Lab Challenge: Alert Anatomy
10 questions · 70% to pass
Open a Windows 4625 (failed logon) alert on WIN-SERVER-01. What is the rule.id for this brute force detection?
Find the highest severity alert in the entire queue (level 15). What event does it describe?
Navigate to the agent list. How many monitored agents are reporting alerts in your lab environment?
Expand any alert and find the full_log field. What type of information does this field contain that rule.description does NOT?
Filter alerts by agent.name: fw-edge-01. What type of events does the firewall agent primarily report?
Find an SSH authentication failure alert on linux-web-01 (rule 5551). What field reveals the attacker's IP address?
What is the rule.level for informational agent heartbeat/status alerts? Search for agent status events to find them.

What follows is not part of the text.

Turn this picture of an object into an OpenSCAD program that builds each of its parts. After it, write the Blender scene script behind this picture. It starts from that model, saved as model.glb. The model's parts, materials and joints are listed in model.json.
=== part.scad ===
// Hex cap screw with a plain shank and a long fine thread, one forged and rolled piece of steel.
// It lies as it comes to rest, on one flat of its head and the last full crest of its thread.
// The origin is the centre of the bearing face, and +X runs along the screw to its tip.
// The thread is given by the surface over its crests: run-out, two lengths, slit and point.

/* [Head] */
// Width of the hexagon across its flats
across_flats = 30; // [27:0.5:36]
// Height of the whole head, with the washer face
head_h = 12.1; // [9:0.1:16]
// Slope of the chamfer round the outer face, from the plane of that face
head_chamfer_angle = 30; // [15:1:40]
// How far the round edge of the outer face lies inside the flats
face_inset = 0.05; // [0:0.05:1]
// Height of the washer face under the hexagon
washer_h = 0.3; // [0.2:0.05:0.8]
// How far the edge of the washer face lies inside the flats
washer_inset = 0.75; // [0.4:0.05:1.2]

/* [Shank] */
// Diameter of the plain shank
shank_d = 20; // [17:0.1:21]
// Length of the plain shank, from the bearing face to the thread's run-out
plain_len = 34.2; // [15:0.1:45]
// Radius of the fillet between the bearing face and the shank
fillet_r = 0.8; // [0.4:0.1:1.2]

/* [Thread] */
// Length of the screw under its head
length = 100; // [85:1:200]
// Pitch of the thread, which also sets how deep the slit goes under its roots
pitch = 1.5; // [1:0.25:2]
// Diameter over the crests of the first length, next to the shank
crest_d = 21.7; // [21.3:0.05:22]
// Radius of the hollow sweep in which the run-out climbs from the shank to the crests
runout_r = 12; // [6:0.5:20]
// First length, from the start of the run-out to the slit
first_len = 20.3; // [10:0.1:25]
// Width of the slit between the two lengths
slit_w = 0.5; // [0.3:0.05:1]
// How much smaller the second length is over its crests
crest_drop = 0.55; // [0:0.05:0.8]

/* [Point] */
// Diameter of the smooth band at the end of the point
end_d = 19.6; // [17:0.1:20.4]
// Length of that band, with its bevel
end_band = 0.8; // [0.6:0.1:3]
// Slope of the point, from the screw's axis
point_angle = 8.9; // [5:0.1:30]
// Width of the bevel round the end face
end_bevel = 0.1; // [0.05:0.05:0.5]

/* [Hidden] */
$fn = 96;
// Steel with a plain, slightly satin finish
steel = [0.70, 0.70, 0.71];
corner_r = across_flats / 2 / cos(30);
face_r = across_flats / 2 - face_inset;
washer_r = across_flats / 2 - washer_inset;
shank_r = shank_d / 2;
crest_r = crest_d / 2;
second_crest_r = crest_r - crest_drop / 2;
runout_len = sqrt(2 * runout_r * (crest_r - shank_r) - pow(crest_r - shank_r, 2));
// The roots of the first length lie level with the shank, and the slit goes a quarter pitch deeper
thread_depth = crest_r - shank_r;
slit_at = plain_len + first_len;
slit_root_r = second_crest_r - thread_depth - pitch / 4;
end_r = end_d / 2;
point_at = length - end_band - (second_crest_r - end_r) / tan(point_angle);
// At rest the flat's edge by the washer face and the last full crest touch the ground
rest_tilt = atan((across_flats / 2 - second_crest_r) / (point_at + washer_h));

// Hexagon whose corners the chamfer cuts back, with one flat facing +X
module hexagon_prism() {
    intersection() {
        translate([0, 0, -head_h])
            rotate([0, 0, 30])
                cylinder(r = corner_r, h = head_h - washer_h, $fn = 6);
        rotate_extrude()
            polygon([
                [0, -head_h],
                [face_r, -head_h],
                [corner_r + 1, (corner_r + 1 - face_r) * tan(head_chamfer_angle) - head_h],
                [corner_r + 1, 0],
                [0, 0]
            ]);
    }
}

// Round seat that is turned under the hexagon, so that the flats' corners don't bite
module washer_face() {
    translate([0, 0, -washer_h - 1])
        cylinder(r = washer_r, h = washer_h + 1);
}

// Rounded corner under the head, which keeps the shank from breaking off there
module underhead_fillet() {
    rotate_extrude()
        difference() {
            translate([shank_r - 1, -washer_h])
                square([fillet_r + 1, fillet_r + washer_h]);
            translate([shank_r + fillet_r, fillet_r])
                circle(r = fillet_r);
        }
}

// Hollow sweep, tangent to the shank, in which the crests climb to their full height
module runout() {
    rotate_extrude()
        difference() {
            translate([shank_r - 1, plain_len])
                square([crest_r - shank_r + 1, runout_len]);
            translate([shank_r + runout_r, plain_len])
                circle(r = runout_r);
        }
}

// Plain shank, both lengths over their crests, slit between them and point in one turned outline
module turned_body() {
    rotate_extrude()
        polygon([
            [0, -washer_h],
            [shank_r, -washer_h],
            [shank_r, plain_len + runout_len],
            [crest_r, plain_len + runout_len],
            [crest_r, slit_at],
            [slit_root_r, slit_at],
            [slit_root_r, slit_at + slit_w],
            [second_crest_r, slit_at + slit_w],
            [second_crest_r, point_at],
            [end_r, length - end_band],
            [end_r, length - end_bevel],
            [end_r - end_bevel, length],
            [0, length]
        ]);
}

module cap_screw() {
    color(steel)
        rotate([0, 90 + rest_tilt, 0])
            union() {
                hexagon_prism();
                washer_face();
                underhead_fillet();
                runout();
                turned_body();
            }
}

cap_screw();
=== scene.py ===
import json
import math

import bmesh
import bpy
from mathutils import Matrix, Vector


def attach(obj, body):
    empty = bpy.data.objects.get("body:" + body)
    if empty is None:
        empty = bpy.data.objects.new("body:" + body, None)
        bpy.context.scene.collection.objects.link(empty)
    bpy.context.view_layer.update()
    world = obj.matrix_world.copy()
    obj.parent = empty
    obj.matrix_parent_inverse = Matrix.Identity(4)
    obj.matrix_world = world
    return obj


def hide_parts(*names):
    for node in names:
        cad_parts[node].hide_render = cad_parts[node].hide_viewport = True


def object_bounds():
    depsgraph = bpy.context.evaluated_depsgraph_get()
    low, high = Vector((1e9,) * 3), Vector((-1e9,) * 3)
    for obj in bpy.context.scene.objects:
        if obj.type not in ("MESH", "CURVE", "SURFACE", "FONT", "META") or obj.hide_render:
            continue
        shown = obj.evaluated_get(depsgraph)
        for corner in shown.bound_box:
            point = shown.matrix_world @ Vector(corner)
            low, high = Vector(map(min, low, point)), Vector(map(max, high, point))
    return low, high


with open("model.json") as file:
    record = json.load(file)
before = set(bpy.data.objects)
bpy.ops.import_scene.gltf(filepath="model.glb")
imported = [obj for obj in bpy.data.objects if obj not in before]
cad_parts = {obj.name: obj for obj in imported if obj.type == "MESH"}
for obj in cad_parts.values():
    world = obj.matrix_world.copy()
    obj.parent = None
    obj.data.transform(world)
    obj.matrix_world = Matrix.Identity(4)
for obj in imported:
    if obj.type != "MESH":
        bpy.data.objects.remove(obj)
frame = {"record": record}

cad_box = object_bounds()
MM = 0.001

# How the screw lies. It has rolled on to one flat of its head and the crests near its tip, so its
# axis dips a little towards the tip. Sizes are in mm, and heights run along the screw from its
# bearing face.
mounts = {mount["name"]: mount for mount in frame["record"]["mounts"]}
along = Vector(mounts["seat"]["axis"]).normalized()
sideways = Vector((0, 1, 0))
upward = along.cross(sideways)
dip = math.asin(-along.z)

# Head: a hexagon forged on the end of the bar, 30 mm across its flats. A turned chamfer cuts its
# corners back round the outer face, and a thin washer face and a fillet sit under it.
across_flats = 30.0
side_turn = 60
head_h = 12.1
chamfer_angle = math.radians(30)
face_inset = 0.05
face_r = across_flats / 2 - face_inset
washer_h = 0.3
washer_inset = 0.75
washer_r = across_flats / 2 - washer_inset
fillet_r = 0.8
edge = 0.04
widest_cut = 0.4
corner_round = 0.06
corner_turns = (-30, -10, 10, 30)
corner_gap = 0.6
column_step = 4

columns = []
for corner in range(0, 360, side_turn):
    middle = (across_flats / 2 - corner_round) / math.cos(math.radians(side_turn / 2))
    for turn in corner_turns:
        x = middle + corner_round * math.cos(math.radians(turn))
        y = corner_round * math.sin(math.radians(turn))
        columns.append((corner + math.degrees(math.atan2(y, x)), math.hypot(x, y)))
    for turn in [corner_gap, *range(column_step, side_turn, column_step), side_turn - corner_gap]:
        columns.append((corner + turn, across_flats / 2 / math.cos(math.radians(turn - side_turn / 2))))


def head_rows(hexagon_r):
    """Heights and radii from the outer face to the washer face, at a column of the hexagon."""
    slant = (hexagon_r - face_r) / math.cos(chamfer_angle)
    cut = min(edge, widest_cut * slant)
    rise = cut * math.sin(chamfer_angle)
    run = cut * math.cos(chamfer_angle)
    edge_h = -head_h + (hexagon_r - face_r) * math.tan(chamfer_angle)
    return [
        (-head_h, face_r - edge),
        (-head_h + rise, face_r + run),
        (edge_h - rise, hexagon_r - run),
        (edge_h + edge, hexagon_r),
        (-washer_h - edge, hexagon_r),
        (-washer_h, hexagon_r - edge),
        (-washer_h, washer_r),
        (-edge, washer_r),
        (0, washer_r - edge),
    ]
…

Find a Windows Event ID 7045 (new service installed) alert on WIN-SERVER-01. What field contains the service name that was installed?
You notice that linux-web-01 has both SSH brute force alerts AND sudo escalation alerts. If you were triaging, which would you investigate first and why?
A level 7 alert fires for a DNS query to a suspicious domain on dns-server-01. The rule.description says 'DNS query for known malicious domain.' What is the appropriate analyst response?